# CHALLENGE
Transcribe word for word only the span whose first line is the one with "make_cuts()" and whose last line is the one with "bpy.data.objects.remove(obj)"; both of those lines belong to it.

+++

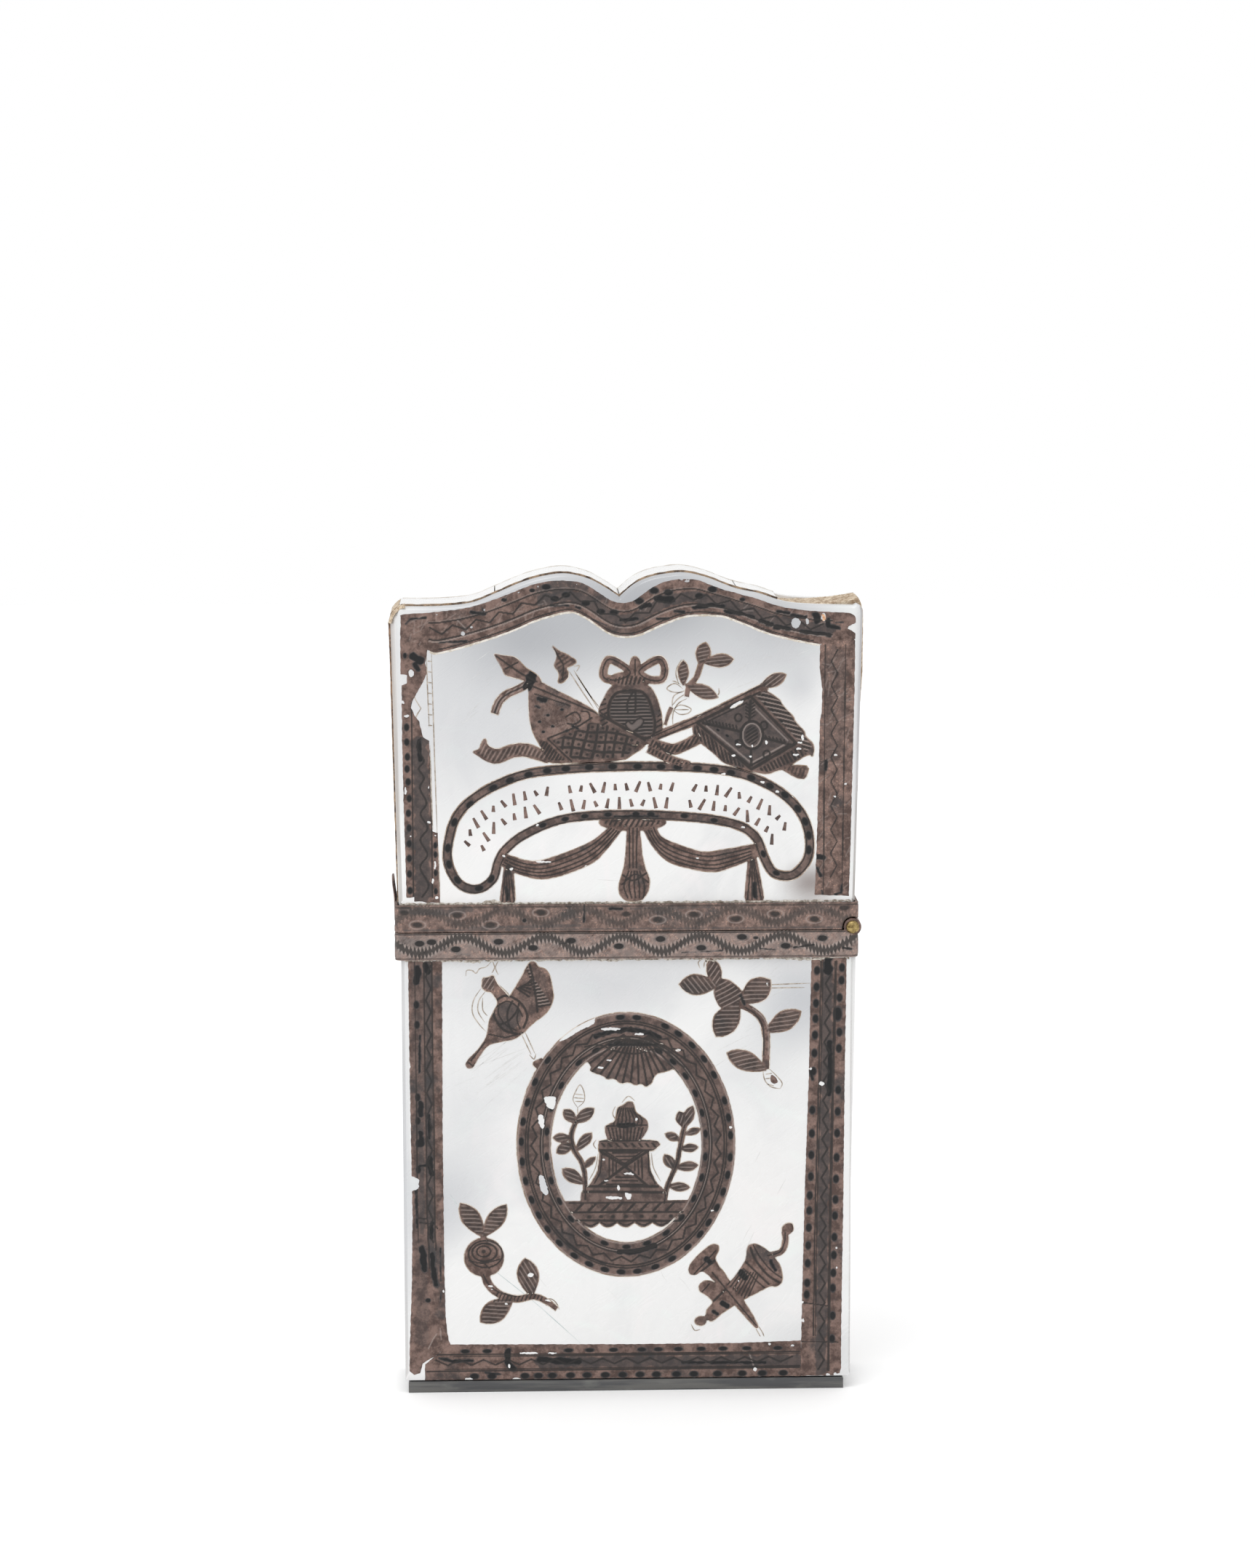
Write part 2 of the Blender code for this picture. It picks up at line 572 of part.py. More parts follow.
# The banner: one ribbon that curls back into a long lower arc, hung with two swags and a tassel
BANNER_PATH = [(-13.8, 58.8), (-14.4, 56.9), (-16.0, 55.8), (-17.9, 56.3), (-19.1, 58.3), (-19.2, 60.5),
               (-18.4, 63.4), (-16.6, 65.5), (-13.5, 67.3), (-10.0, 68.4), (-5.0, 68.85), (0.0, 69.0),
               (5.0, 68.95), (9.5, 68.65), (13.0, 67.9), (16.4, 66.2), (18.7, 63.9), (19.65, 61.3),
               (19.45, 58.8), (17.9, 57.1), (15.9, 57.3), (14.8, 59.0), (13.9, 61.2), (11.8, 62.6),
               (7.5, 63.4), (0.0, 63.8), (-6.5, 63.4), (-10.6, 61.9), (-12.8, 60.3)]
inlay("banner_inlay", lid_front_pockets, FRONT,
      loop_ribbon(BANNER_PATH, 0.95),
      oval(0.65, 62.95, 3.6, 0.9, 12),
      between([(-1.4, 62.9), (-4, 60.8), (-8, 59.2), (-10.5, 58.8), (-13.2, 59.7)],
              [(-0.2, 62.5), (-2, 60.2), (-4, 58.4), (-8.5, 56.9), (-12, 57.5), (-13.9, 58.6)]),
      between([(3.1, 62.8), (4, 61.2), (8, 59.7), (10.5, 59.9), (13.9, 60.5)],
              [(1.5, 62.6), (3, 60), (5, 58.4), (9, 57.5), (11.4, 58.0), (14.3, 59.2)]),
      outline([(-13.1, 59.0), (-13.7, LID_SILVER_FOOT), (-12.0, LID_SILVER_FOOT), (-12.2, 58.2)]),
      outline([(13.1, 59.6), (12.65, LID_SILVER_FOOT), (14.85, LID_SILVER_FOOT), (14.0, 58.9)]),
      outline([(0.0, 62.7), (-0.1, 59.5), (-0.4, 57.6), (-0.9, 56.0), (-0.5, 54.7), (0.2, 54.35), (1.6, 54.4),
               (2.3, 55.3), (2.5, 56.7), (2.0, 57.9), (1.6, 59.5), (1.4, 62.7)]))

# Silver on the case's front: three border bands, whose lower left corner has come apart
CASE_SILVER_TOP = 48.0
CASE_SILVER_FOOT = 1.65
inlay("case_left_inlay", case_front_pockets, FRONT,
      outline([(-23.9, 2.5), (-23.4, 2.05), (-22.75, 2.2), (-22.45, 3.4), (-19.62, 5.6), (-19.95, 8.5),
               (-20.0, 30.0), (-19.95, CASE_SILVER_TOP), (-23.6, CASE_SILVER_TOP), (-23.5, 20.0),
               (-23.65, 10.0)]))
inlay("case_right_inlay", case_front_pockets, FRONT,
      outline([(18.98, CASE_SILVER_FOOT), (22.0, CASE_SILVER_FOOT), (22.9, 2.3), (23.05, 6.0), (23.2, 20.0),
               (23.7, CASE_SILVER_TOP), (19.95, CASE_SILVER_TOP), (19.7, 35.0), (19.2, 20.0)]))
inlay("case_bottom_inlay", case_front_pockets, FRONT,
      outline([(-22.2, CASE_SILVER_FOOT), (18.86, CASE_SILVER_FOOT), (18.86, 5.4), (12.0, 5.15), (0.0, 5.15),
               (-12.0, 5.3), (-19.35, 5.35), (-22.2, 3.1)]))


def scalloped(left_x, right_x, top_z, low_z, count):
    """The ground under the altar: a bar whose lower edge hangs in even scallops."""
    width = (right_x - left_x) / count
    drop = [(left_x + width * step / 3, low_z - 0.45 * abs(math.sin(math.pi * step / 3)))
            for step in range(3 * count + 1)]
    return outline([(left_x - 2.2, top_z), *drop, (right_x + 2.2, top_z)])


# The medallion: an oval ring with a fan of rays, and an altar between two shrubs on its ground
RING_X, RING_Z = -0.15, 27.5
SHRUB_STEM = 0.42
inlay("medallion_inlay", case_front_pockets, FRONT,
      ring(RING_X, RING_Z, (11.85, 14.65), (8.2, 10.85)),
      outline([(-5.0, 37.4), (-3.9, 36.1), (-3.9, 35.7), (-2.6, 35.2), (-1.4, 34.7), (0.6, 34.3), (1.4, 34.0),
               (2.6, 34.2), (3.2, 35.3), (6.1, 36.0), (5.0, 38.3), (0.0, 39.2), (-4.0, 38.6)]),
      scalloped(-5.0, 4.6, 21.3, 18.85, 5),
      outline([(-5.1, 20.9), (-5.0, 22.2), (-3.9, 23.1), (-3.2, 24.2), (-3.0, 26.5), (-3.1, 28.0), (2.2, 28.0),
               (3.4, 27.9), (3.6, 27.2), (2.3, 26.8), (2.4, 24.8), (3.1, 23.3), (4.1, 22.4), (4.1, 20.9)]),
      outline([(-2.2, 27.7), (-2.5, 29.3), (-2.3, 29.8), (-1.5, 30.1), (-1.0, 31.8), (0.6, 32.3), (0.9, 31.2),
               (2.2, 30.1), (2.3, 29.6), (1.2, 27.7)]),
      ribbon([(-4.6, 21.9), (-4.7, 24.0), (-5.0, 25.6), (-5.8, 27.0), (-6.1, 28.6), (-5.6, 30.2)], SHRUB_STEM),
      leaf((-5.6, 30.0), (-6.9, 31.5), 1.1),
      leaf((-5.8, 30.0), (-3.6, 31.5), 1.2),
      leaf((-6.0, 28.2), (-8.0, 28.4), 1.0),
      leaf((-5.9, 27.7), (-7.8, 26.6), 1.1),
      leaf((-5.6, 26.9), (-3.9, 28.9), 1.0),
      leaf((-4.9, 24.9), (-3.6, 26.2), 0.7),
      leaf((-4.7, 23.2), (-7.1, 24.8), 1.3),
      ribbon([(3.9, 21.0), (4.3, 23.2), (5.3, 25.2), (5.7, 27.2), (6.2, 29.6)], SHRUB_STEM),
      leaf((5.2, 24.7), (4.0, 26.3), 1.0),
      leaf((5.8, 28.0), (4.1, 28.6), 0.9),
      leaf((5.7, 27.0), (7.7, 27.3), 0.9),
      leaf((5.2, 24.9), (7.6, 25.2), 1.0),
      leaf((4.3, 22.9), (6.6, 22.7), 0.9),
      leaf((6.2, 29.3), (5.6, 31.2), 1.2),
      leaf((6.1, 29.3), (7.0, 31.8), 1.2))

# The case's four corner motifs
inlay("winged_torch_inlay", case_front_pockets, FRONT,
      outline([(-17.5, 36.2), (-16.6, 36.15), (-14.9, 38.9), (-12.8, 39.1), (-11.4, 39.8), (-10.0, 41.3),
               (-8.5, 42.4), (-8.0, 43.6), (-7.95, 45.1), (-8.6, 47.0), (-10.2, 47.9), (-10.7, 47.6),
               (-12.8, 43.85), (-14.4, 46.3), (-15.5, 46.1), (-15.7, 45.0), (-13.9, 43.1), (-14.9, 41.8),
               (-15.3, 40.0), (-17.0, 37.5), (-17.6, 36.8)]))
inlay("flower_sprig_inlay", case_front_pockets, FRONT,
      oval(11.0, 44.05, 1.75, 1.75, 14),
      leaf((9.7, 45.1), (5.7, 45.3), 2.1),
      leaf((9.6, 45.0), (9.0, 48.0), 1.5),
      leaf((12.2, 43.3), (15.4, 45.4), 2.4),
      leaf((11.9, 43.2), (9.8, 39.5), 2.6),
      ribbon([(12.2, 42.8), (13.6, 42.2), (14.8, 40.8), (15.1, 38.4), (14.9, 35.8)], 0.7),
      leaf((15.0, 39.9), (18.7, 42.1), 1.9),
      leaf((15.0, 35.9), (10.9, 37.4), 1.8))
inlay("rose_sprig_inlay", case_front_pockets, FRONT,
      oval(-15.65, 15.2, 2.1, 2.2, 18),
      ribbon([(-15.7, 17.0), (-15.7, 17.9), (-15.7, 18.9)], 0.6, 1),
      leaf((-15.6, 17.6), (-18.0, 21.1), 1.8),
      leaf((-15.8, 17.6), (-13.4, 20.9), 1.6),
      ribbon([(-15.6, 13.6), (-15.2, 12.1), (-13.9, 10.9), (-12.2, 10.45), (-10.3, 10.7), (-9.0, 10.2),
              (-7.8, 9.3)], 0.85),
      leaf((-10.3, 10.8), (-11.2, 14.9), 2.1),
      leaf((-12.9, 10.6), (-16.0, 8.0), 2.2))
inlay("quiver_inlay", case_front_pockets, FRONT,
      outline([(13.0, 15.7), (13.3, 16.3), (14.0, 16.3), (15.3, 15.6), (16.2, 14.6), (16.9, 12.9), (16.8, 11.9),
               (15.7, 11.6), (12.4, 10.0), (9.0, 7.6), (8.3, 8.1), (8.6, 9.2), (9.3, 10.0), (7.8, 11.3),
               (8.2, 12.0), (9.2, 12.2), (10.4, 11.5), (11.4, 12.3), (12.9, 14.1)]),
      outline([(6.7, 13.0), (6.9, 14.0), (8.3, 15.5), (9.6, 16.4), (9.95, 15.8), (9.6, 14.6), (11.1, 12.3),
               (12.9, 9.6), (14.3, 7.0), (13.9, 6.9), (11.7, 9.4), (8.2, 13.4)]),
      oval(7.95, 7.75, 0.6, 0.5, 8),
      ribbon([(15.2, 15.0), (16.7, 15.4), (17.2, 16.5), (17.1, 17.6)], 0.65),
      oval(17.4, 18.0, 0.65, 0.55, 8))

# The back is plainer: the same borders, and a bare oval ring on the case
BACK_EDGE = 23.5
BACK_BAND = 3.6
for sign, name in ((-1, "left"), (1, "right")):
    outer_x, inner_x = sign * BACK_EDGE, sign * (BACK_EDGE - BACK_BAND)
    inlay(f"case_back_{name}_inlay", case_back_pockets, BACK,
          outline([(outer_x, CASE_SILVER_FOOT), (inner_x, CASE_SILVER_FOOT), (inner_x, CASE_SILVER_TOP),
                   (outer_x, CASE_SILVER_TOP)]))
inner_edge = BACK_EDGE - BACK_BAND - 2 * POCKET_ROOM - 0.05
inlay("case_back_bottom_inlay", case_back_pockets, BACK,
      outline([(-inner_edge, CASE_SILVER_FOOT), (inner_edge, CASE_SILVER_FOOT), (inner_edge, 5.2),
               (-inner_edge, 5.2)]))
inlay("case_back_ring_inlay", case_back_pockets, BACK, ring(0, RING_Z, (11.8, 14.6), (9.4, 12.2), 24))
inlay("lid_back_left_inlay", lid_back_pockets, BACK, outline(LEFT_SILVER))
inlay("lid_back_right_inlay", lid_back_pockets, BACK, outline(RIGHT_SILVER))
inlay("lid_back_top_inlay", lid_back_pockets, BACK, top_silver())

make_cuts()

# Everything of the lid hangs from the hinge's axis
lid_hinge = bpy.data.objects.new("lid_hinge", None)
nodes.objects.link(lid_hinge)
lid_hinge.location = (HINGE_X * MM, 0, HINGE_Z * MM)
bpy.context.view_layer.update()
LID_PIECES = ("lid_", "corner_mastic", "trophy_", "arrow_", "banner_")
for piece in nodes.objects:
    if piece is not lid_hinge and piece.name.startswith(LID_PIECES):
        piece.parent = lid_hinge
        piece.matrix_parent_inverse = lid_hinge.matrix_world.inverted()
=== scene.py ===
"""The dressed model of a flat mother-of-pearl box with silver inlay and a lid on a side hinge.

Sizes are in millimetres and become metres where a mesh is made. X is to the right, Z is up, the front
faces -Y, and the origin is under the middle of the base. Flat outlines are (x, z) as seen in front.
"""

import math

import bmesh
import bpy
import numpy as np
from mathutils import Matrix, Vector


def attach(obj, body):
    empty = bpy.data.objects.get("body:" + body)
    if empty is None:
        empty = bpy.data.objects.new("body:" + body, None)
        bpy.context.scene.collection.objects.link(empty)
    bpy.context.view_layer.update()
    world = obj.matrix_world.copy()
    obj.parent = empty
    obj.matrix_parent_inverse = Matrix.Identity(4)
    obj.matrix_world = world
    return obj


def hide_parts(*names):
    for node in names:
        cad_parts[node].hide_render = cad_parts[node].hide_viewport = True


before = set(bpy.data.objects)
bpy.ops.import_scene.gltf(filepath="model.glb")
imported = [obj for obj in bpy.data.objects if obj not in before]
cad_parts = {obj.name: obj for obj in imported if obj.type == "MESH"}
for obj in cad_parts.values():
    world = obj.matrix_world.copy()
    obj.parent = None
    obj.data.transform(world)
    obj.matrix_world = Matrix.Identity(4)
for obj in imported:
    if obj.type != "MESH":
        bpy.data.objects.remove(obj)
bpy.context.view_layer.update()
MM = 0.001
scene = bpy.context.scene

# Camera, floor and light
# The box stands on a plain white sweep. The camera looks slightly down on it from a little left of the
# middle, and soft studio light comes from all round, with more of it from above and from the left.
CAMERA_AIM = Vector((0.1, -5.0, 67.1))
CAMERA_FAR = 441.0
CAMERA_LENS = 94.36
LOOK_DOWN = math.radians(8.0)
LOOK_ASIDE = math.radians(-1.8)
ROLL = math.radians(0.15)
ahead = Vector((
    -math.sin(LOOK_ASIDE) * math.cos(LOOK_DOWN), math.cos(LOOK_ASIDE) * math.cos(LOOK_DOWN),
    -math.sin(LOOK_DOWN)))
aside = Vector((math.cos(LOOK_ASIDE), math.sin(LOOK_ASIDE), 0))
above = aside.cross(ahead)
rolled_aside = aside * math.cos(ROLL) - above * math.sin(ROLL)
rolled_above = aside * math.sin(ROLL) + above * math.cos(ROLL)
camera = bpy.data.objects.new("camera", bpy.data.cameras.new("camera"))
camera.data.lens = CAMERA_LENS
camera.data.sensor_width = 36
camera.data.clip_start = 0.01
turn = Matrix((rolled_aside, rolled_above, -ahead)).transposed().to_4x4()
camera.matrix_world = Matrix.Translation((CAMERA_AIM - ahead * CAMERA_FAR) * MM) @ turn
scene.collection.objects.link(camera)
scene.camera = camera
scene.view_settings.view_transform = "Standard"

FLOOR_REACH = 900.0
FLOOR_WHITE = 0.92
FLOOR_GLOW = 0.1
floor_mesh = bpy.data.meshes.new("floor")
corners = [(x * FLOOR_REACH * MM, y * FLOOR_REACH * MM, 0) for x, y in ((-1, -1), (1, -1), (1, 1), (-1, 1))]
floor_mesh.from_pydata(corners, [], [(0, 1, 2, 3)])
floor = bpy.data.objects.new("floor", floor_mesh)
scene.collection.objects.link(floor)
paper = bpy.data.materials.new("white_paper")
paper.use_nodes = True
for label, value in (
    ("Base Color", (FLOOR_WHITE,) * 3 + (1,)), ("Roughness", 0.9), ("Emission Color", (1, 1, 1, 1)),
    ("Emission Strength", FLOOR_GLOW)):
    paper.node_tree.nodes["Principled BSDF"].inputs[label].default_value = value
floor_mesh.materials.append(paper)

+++

# SOLUTION TO THIS EXERCISE
make_cuts()

# Everything of the lid hangs from the hinge's axis
lid_hinge = bpy.data.objects.new("lid_hinge", None)
nodes.objects.link(lid_hinge)
lid_hinge.location = (HINGE_X * MM, 0, HINGE_Z * MM)
bpy.context.view_layer.update()
LID_PIECES = ("lid_", "corner_mastic", "trophy_", "arrow_", "banner_")
for piece in nodes.objects:
    if piece is not lid_hinge and piece.name.startswith(LID_PIECES):
        piece.parent = lid_hinge
        piece.matrix_parent_inverse = lid_hinge.matrix_world.inverted()
=== scene.py ===
"""The dressed model of a flat mother-of-pearl box with silver inlay and a lid on a side hinge.

Sizes are in millimetres and become metres where a mesh is made. X is to the right, Z is up, the front
faces -Y, and the origin is under the middle of the base. Flat outlines are (x, z) as seen in front.
"""

import math

import bmesh
import bpy
import numpy as np
from mathutils import Matrix, Vector


def attach(obj, body):
    empty = bpy.data.objects.get("body:" + body)
    if empty is None:
        empty = bpy.data.objects.new("body:" + body, None)
        bpy.context.scene.collection.objects.link(empty)
    bpy.context.view_layer.update()
    world = obj.matrix_world.copy()
    obj.parent = empty
    obj.matrix_parent_inverse = Matrix.Identity(4)
    obj.matrix_world = world
    return obj


def hide_parts(*names):
    for node in names:
        cad_parts[node].hide_render = cad_parts[node].hide_viewport = True


before = set(bpy.data.objects)
bpy.ops.import_scene.gltf(filepath="model.glb")
imported = [obj for obj in bpy.data.objects if obj not in before]
cad_parts = {obj.name: obj for obj in imported if obj.type == "MESH"}
for obj in cad_parts.values():
    world = obj.matrix_world.copy()
    obj.parent = None
    obj.data.transform(world)
    obj.matrix_world = Matrix.Identity(4)
for obj in imported:
    if obj.type != "MESH":
        bpy.data.objects.remove(obj)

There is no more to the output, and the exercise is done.